The initiative from the European Producers Club (EPC) representing 122 leading companies, of which 15 from the Nordic region, also coincides with the current implementation at a national level of the EU Audiovisual Media Services Directive (AVMSD) and independent producers’ endeavour to make their concerns heard by national and EU politicians.

The topic was also raised on Monday by a handful of Nordic stakeholders at the webinar “The Nordics Meet the EU (see our story CLICK HERE) attended notably by Lucía Recalde, Head of Unit Audiovisual Industry & Media Support Programmes.

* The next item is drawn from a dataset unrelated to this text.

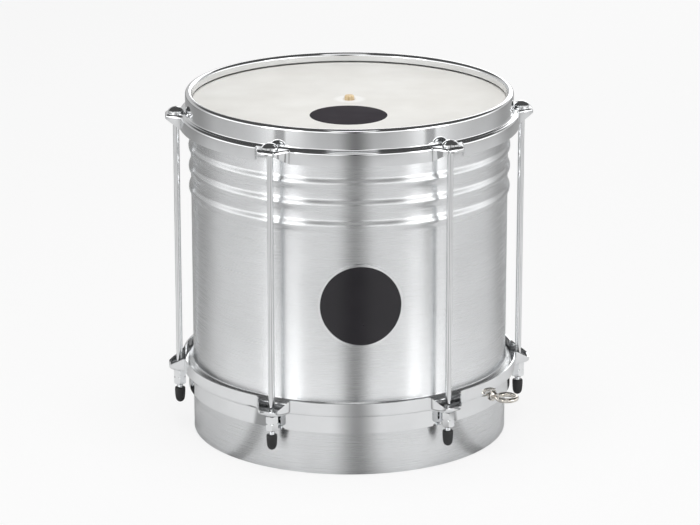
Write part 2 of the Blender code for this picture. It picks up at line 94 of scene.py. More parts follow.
# Shell
SHELL_RADIUS = 0.127
SHELL_WALL = 0.0012
SHELL_HEIGHT = 0.2708
BEAD_COUNT = 3
FIRST_BEAD_DROP = 0.0350
BEAD_PITCH = 0.0168
BEAD_WIDTH = 0.0116
BEAD_BULGE = 0.0018
STOP_BEAD_WIDTH = 0.0088
STOP_BEAD_BULGE = 0.0044

# Head
SKIN_THICKNESS = 0.0007
FLESH_WIRE_RADIUS = 0.0022
TUCK_ROOM = 0.0014
SKIN_NECK_LENGTH = 0.0140

# Hoops
HOOP_SHEET = 0.0012
COLLAR_PLAY = 0.0018
SKIRT_PLAY = 0.0005
RIM_RISE = 0.0082
RIM_WIDTH = 0.0053
RIM_RETURN = 0.0040
TOP_COLLAR_HEIGHT = 0.0165
LOWER_COLLAR_EDGE = 0.0355
LOWER_COLLAR_HEIGHT = 0.0145
SHOULDER_FILLET = 0.0014
SKIRT_CORNER = 0.0024
SKIRT_DEPTH = 0.0112
EAR_COUNT = 6
EAR_TURN = math.radians(30)
EAR_REACH = 0.0112
EAR_LIP = 0.0036
EAR_TIP_WIDTH = 0.0117
EAR_BASE_WIDTH = 0.0312

# Bolts, nuts and caps
ROD_RADIUS = 0.0025
ROD_STANDOFF = 0.0026
HEAD_RADIUS = 0.0064
HEAD_RIM = 0.0015
HEAD_DOME = 0.0030
NECK_SIDE = 0.0051
NECK_LENGTH = 0.0034
WASHER_RADIUS = 0.0052
WASHER_THICKNESS = 0.0010
NUT_FLATS = 0.0095
NUT_LENGTH = 0.0124
NUT_CHAMFER = 0.0010
NUT_NOTCH_DEPTH = 0.0006
NUT_NOTCH_WIDTH = 0.0016
THREAD_PITCH = 0.0008
LOOSENING_TURNS = 3
CAP_PLAY = 0.0008
CAP_RADIUS = 0.0044
CAP_LENGTH = 0.0129
CAP_FLOOR = 0.0040

# Strap eye
EYE_TURN = math.radians(56.5)
EYE_RISE = 0.0089
EYE_WIRE_RADIUS = 0.0020
EYE_RADIUS = 0.0098
EYE_STEM_RADIUS = 0.0025
EYE_FLANGE_RADIUS = 0.0046
EYE_FLANGE_THICKNESS = 0.0014
EYE_STEM_LENGTH = 0.0015
EYE_WASHER_RADIUS = 0.0060
EYE_WASHER_THICKNESS = 0.0010
EYE_NUT_FLATS = 0.0080
EYE_NUT_THICKNESS = 0.0040
EYE_STEM_END = 0.0012

# Badge
BADGE_RADIUS = 0.0335
BADGE_RIM = 0.0020
BADGE_PLATE = 0.0004
BADGE_INLAY = 0.0004
BADGE_HEIGHT = 0.1387

# Stick
STICK_RADIUS = 0.0039
STICK_RISE = 0.0032
STICK_LENGTH = 0.2000
STICK_JOINT_SWELL = 0.0003
STICK_JOINT_PITCH = 0.0750
BINDING_THICKNESS = 0.0012
BINDING_WIDTH = 0.0080
BINDING_TURNS = 5
STICK_TRAVEL = 0.0020

# Facets
ROUND_SIDES = 192
WIRE_SIDES = 8
EAR_STEPS = 12
BAY_STEPS = 24
SMALL_SIDES = 36
CURVE_DETAIL = 4
SMOOTH_ANGLE = math.radians(32)
THREAD_DEPTH = 0.00035
THREAD_ABOVE = 0.0040

# Heights and radii that follow from the sizes above
SKIN_UNDER = SHELL_HEIGHT + SEAT_GAP
SKIN_TOP = SKIN_UNDER + SKIN_THICKNESS
SKIN_OUTSIDE = SHELL_RADIUS + SEAT_GAP + SKIN_THICKNESS
RIM_TOP = SKIN_TOP + RIM_RISE
TOP_SHELF = RIM_TOP - TOP_COLLAR_HEIGHT
LOWER_SHELF = LOWER_COLLAR_EDGE + LOWER_COLLAR_HEIGHT
COLLAR_INSIDE = SKIN_OUTSIDE + COLLAR_PLAY
COLLAR_OUTSIDE = COLLAR_INSIDE + HOOP_SHEET
WIRE_RING_RADIUS = SHELL_RADIUS + TUCK_ROOM + FLESH_WIRE_RADIUS
WRAP_RADIUS = FLESH_WIRE_RADIUS + SEAT_GAP + SKIN_THICKNESS
WIRE_HEIGHT = TOP_SHELF - HOOP_SHEET - SEAT_GAP - WRAP_RADIUS
SKIRT_INSIDE = WIRE_RING_RADIUS + WRAP_RADIUS + SEAT_GAP + SKIRT_PLAY
SKIRT_OUTSIDE = SKIRT_INSIDE + HOOP_SHEET
ROD_CIRCLE = SKIRT_OUTSIDE + ROD_STANDOFF
HEAD_SEAT = TOP_SHELF + SEAT_GAP
WASHER_TOP = LOWER_SHELF - SEAT_GAP
NUT_TOP = WASHER_TOP - WASHER_THICKNESS - SEAT_GAP
NUT_BOTTOM = NUT_TOP - NUT_LENGTH
CAP_TOP = NUT_BOTTOM - LOOSENING_TURNS * THREAD_PITCH - CAP_PLAY
CAP_BOTTOM = CAP_TOP - CAP_LENGTH
ROD_END = CAP_BOTTOM + CAP_FLOOR + SEAT_GAP
EYE_HEIGHT = LOWER_COLLAR_EDGE + EYE_RISE


def body_of_node(name):
    """The body that carries a node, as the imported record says."""
    bodies = frame["record"]["behaviour"]["bodies"]
    return next(body for body, nodes in bodies.items() if name in nodes)


def place(name, mesh, finish, location=(0, 0, 0), turn=0.0, parent=None):
    """A finely divided piece that stands for the node of that name and moves with its body."""
    mesh.shade_smooth()
    mesh.set_sharp_from_angle(angle=SMOOTH_ANGLE)
    if not mesh.materials:
        mesh.materials.append(finish)
    obj = bpy.data.objects.new(name + "_seen", mesh)
    bpy.context.scene.collection.objects.link(obj)
    obj.location = Vector(location) + (parent or Vector((0, 0, 0)))
    obj.rotation_euler.z = turn
    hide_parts(name)
    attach(obj, body_of_node(name))
    return obj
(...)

The EPC’s President Gudny Hummelvoll who was among the Nordic industry panellists at the ‘Audiovisual Collaboration 2021’ session, said she welcomed the EU’s initiatives “to foster and protect the European independent creators, especially in the current time, with all the challenges ahead of us which they [the European Commission] seem to understand and apprehend,” she told

Explaining the purpose of the EPC’s new Code of Fair Practices, Hummelvoll said: “We want to create awareness of the situation for the independent producers when working on fully-financed works with the streamers. The global VOD services are important allies, and have given us a chance to create and produce more high-end shows and to get global viewers, but by keeping all rights and not giving producers any revenues out of a successful show or film, it becomes difficult for producers to continue to create new IP,” she noted.

For Hummelvoll, indie producers need to reinvest coin in new IP to maintain and widen the range of programmes, and to keep European talents in Europe. She adds: “We hope that the streamers start to realize that the current contractual relationship (typically based on a work-for hire approach where the independent producer acts as a mere service producer) needs to be changed into a fair partnership, and also recognise our important role for their audience and the European film industry, and thus change their approach towards deal making.”

Hummelvoll said the EPC’s next step will be to explain the Code of Fair Practices to all their contacts in Europe, at a national and European level - to make these issues part of a regulatory framework, and to secure cultural diversity in Europe.